• **WHAT THE EXERCISE ASKS**:
Produce the listing below again, exactly as shown.

Recorded data
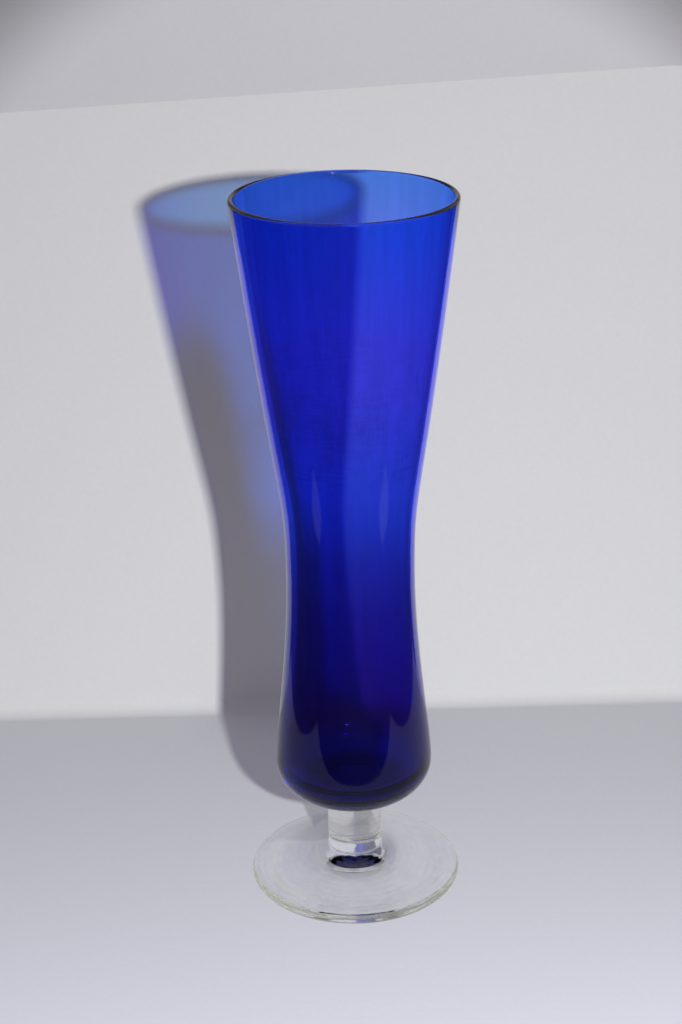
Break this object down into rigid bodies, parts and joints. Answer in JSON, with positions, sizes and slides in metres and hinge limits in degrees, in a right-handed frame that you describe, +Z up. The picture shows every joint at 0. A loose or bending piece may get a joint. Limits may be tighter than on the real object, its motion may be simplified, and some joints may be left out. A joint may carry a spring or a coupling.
{
  "type": "footed vase",
  "caption": "Slender footed flower vase: an hourglass cobalt-blue glass bowl with a flared open mouth, on a short clear stem and a round clear foot.",
  "frame": {"origin": "middle of the flat ring that the foot stands on, at table height", "axes": "+Z up along the axis of the vase, towards the mouth; the vase is turned round that axis, so X and Y are alike"},
  "size_m": [0.0614, 0.0614, 0.205],
  "materials": {
    "cobalt_glass": "fire-polished, deep cobalt blue, see-through",
    "clear_glass": "fire-polished, clear with a very faint grey-yellow cast"
  },
  "bodies": {
    "root": {"bowl": "cobalt_glass", "stem": "clear_glass", "foot": "clear_glass"}
  },
  "joints": []
}
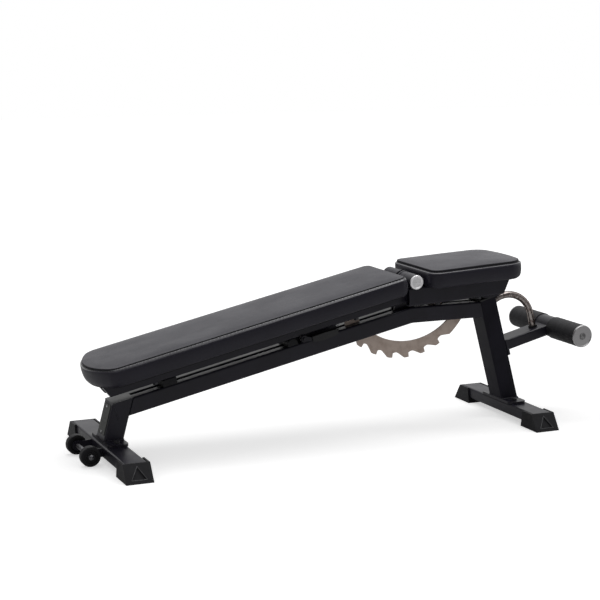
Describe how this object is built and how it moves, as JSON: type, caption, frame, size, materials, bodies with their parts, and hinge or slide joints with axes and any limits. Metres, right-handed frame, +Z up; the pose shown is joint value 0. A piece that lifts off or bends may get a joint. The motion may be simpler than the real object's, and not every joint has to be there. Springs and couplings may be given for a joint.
{
  "type": "weight bench",
  "caption": "Adjustable weight bench: padded backrest and seat on one hinge over a declined steel frame, with a toothed sector, foam rollers, a hand grip and transport wheels.",
  "frame": {"origin": "on the floor, under the middle of the bench's overall box", "axes": "+X from the transport wheels to the foam rollers, +Y to the left of a user who lies with the feet at the rollers, +Z up"},
  "size_m": [1.4214, 0.525, 0.4538],
  "materials": {
    "frame_paint": "satin black powder coat",
    "dark_bolt": "black oxide",
    "rubber": "moulded rubber, matte",
    "plastic": "moulded plastic, matte",
    "plate": "fine-textured dark plate, blank",
    "bright_steel": "zinc-plated steel",
    "chrome": "polished chrome",
    "brushed_steel": "brushed bare steel",
    "board": "plywood under a black backing",
    "leatherette": "fine-grained leatherette over foam",
    "foam": "closed-cell foam, matte"
  },
  "bodies": {
    "frame": {"rear_crossbar": "frame_paint", "front_crossbar": "frame_paint", "rear_foot_left": "rubber", "rear_foot_right": "rubber", "front_foot_left": "rubber", "front_foot_right": "rubber", "rear_flange": "frame_paint", "front_flange": "frame_paint", "frame_bolts": "dark_bolt", "frame_nuts": "bright_steel", "rear_post": "frame_paint", "front_post": "frame_paint", "front_post_cap": "plastic", "nameplate": "plate", "nameplate_screws": "bright_steel", "beam_rail_left": "frame_paint", "beam_rail_right": "frame_paint", "beam_spacers": "frame_paint", "bumpers": "rubber", "wheel_brackets": "frame_paint", "wheel_axle": "bright_steel", "wheel_nuts": "bright_steel", "hinge_uprights": "frame_paint", "hinge_axle": "bright_steel", "hinge_caps": "chrome", "seat_pin_sleeve": "frame_paint", "latch_housing": "frame_paint", "latch_spring": "bright_steel", "roller_arm": "frame_paint", "roller_axle": "bright_steel", "roller_caps": "chrome", "hand_grip": "chrome", "grip_ferrule": "plastic"},
    "backrest": {"back_hubs": "frame_paint", "back_bushes": "plastic", "back_rail_left": "frame_paint", "back_rail_right": "frame_paint", "back_straps": "frame_paint", "toothed_sector": "brushed_steel", "back_board": "board", "back_pad": "leatherette", "back_pad_bolts": "dark_bolt"},
    "seat": {"seat_hubs": "frame_paint", "seat_bushes": "plastic", "seat_rail_left": "frame_paint", "seat_rail_right": "frame_paint", "seat_straps": "frame_paint", "seat_board": "board", "seat_pad": "leatherette", "seat_pad_bolts": "dark_bolt", "seat_quadrant": "brushed_steel"},
    "latch_slider": {"latch_bolt": "bright_steel"},
    "latch_handle": {"latch_lever": "frame_paint", "latch_grip": "plastic"},
    "lock_pin": {"seat_pin": "bright_steel", "seat_pin_knob": "plastic"},
    "left_wheel": {"wheel_left": "rubber"},
    "right_wheel": {"wheel_right": "rubber"},
    "left_roller": {"foam_roller_left": "foam"},
    "right_roller": {"foam_roller_right": "foam"}
  },
  "joints": [
    {"name": "backrest_tilt", "type": "hinge", "parent": "frame", "child": "backrest", "pos_m": [0.21275, 0, 0.4068], "axis": [0, 1, 0], "range_deg": [0, 92.4]},
    {"name": "seat_tilt", "type": "hinge", "parent": "frame", "child": "seat", "pos_m": [0.21275, 0, 0.4068], "axis": [0, -1, 0], "range_deg": [0, 12]},
    {"name": "latch_turn", "type": "hinge", "parent": "frame", "child": "latch_handle", "pos_m": [-0.09514, 0, 0.27094], "axis": [0, -1, 0], "range_deg": [-4.5, 20.3]},
    {"name": "latch_slide", "type": "slide", "parent": "frame", "child": "latch_slider", "axis": [0.9763, 0, 0.2164], "range_m": [-0.003, 0.0135]},
    {"name": "pin_slide", "type": "slide", "parent": "frame", "child": "lock_pin", "axis": [0, 1, 0], "range_m": [-0.008, 0]},
    {"name": "left_wheel_spin", "type": "hinge", "parent": "frame", "child": "left_wheel", "pos_m": [-0.68525, 0.063, 0.026], "axis": [0, 1, 0], "continuous": true},
    {"name": "right_wheel_spin", "type": "hinge", "parent": "frame", "child": "right_wheel", "pos_m": [-0.68525, -0.063, 0.026], "axis": [0, 1, 0], "continuous": true},
    {"name": "left_roller_spin", "type": "hinge", "parent": "frame", "child": "left_roller", "pos_m": [0.67975, 0.099, 0.24], "axis": [0, 1, 0], "continuous": true},
    {"name": "right_roller_spin", "type": "hinge", "parent": "frame", "child": "right_roller", "pos_m": [0.67975, -0.099, 0.24], "axis": [0, 1, 0], "continuous": true}
  ],
  "couplings": [
    {"joint": "latch_slide", "follows": "latch_turn", "m_per_rad": 0.038}
  ]
}
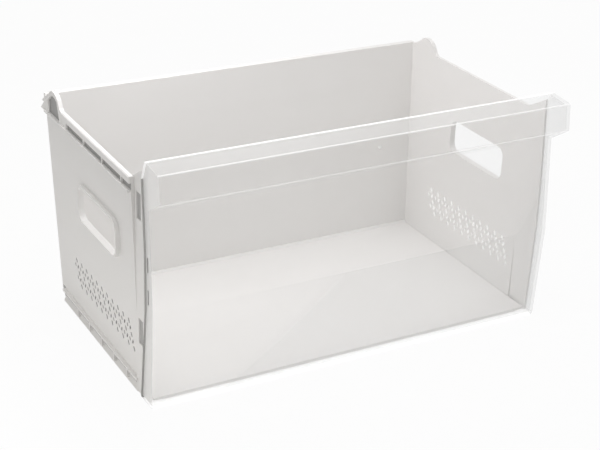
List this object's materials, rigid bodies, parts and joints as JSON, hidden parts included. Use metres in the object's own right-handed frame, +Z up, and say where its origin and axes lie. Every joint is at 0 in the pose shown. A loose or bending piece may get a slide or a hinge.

• **OUTPUT OF THE EXERCISE**:
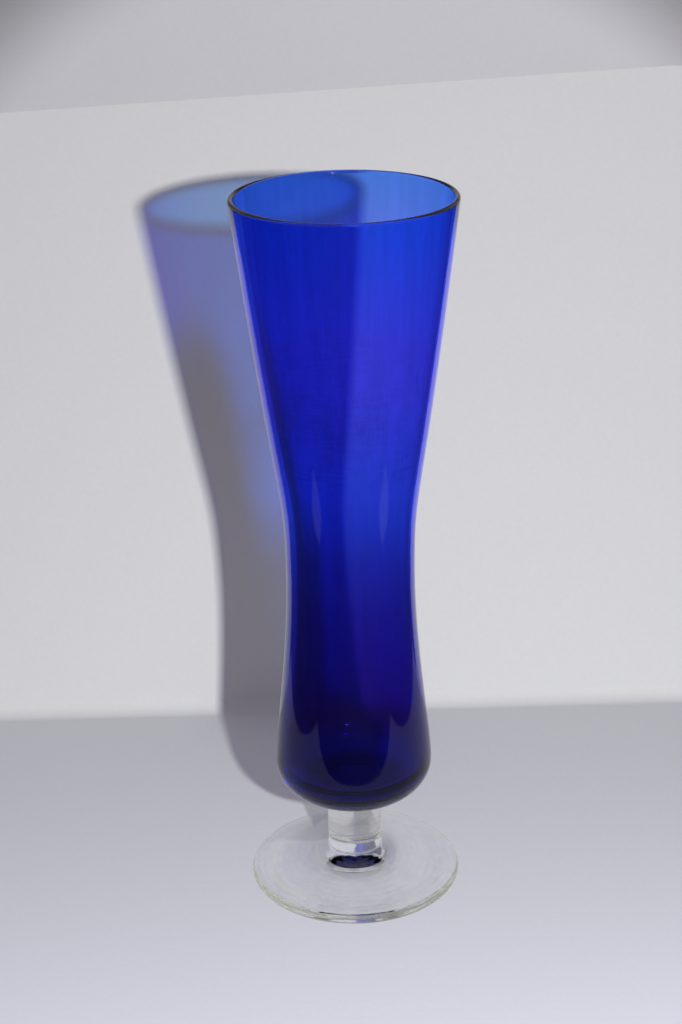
Break this object down into rigid bodies, parts and joints. Answer in JSON, with positions, sizes and slides in metres and hinge limits in degrees, in a right-handed frame that you describe, +Z up. The picture shows every joint at 0. A loose or bending piece may get a joint. Limits may be tighter than on the real object, its motion may be simplified, and some joints may be left out. A joint may carry a spring or a coupling.
{
  "type": "footed vase",
  "caption": "Slender footed flower vase: an hourglass cobalt-blue glass bowl with a flared open mouth, on a short clear stem and a round clear foot.",
  "frame": {"origin": "middle of the flat ring that the foot stands on, at table height", "axes": "+Z up along the axis of the vase, towards the mouth; the vase is turned round that axis, so X and Y are alike"},
  "size_m": [0.0614, 0.0614, 0.205],
  "materials": {
    "cobalt_glass": "fire-polished, deep cobalt blue, see-through",
    "clear_glass": "fire-polished, clear with a very faint grey-yellow cast"
  },
  "bodies": {
    "root": {"bowl": "cobalt_glass", "stem": "clear_glass", "foot": "clear_glass"}
  },
  "joints": []
}
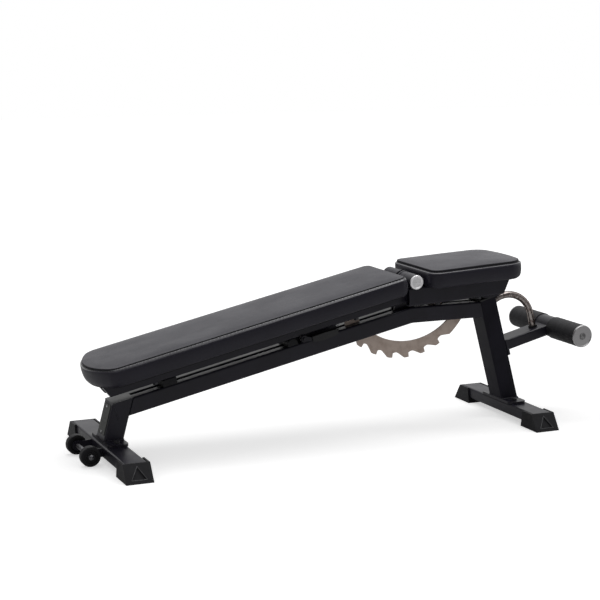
Describe how this object is built and how it moves, as JSON: type, caption, frame, size, materials, bodies with their parts, and hinge or slide joints with axes and any limits. Metres, right-handed frame, +Z up; the pose shown is joint value 0. A piece that lifts off or bends may get a joint. The motion may be simpler than the real object's, and not every joint has to be there. Springs and couplings may be given for a joint.
{
  "type": "weight bench",
  "caption": "Adjustable weight bench: padded backrest and seat on one hinge over a declined steel frame, with a toothed sector, foam rollers, a hand grip and transport wheels.",
  "frame": {"origin": "on the floor, under the middle of the bench's overall box", "axes": "+X from the transport wheels to the foam rollers, +Y to the left of a user who lies with the feet at the rollers, +Z up"},
  "size_m": [1.4214, 0.525, 0.4538],
  "materials": {
    "frame_paint": "satin black powder coat",
    "dark_bolt": "black oxide",
    "rubber": "moulded rubber, matte",
    "plastic": "moulded plastic, matte",
    "plate": "fine-textured dark plate, blank",
    "bright_steel": "zinc-plated steel",
    "chrome": "polished chrome",
    "brushed_steel": "brushed bare steel",
    "board": "plywood under a black backing",
    "leatherette": "fine-grained leatherette over foam",
    "foam": "closed-cell foam, matte"
  },
  "bodies": {
    "frame": {"rear_crossbar": "frame_paint", "front_crossbar": "frame_paint", "rear_foot_left": "rubber", "rear_foot_right": "rubber", "front_foot_left": "rubber", "front_foot_right": "rubber", "rear_flange": "frame_paint", "front_flange": "frame_paint", "frame_bolts": "dark_bolt", "frame_nuts": "bright_steel", "rear_post": "frame_paint", "front_post": "frame_paint", "front_post_cap": "plastic", "nameplate": "plate", "nameplate_screws": "bright_steel", "beam_rail_left": "frame_paint", "beam_rail_right": "frame_paint", "beam_spacers": "frame_paint", "bumpers": "rubber", "wheel_brackets": "frame_paint", "wheel_axle": "bright_steel", "wheel_nuts": "bright_steel", "hinge_uprights": "frame_paint", "hinge_axle": "bright_steel", "hinge_caps": "chrome", "seat_pin_sleeve": "frame_paint", "latch_housing": "frame_paint", "latch_spring": "bright_steel", "roller_arm": "frame_paint", "roller_axle": "bright_steel", "roller_caps": "chrome", "hand_grip": "chrome", "grip_ferrule": "plastic"},
    "backrest": {"back_hubs": "frame_paint", "back_bushes": "plastic", "back_rail_left": "frame_paint", "back_rail_right": "frame_paint", "back_straps": "frame_paint", "toothed_sector": "brushed_steel", "back_board": "board", "back_pad": "leatherette", "back_pad_bolts": "dark_bolt"},
    "seat": {"seat_hubs": "frame_paint", "seat_bushes": "plastic", "seat_rail_left": "frame_paint", "seat_rail_right": "frame_paint", "seat_straps": "frame_paint", "seat_board": "board", "seat_pad": "leatherette", "seat_pad_bolts": "dark_bolt", "seat_quadrant": "brushed_steel"},
    "latch_slider": {"latch_bolt": "bright_steel"},
    "latch_handle": {"latch_lever": "frame_paint", "latch_grip": "plastic"},
    "lock_pin": {"seat_pin": "bright_steel", "seat_pin_knob": "plastic"},
    "left_wheel": {"wheel_left": "rubber"},
    "right_wheel": {"wheel_right": "rubber"},
    "left_roller": {"foam_roller_left": "foam"},
    "right_roller": {"foam_roller_right": "foam"}
  },
  "joints": [
    {"name": "backrest_tilt", "type": "hinge", "parent": "frame", "child": "backrest", "pos_m": [0.21275, 0, 0.4068], "axis": [0, 1, 0], "range_deg": [0, 92.4]},
    {"name": "seat_tilt", "type": "hinge", "parent": "frame", "child": "seat", "pos_m": [0.21275, 0, 0.4068], "axis": [0, -1, 0], "range_deg": [0, 12]},
    {"name": "latch_turn", "type": "hinge", "parent": "frame", "child": "latch_handle", "pos_m": [-0.09514, 0, 0.27094], "axis": [0, -1, 0], "range_deg": [-4.5, 20.3]},
    {"name": "latch_slide", "type": "slide", "parent": "frame", "child": "latch_slider", "axis": [0.9763, 0, 0.2164], "range_m": [-0.003, 0.0135]},
    {"name": "pin_slide", "type": "slide", "parent": "frame", "child": "lock_pin", "axis": [0, 1, 0], "range_m": [-0.008, 0]},
    {"name": "left_wheel_spin", "type": "hinge", "parent": "frame", "child": "left_wheel", "pos_m": [-0.68525, 0.063, 0.026], "axis": [0, 1, 0], "continuous": true},
    {"name": "right_wheel_spin", "type": "hinge", "parent": "frame", "child": "right_wheel", "pos_m": [-0.68525, -0.063, 0.026], "axis": [0, 1, 0], "continuous": true},
    {"name": "left_roller_spin", "type": "hinge", "parent": "frame", "child": "left_roller", "pos_m": [0.67975, 0.099, 0.24], "axis": [0, 1, 0], "continuous": true},
    {"name": "right_roller_spin", "type": "hinge", "parent": "frame", "child": "right_roller", "pos_m": [0.67975, -0.099, 0.24], "axis": [0, 1, 0], "continuous": true}
  ],
  "couplings": [
    {"joint": "latch_slide", "follows": "latch_turn", "m_per_rad": 0.038}
  ]
}
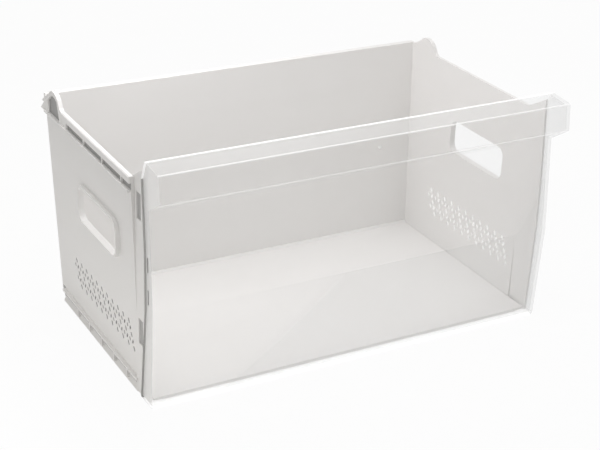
List this object's materials, rigid bodies, parts and joints as JSON, hidden parts included. Use metres in the object's own right-handed frame, +Z up, and say where its origin and axes lie. Every joint is at 0 in the pose shown. A loose or bending piece may get a slide or a hinge.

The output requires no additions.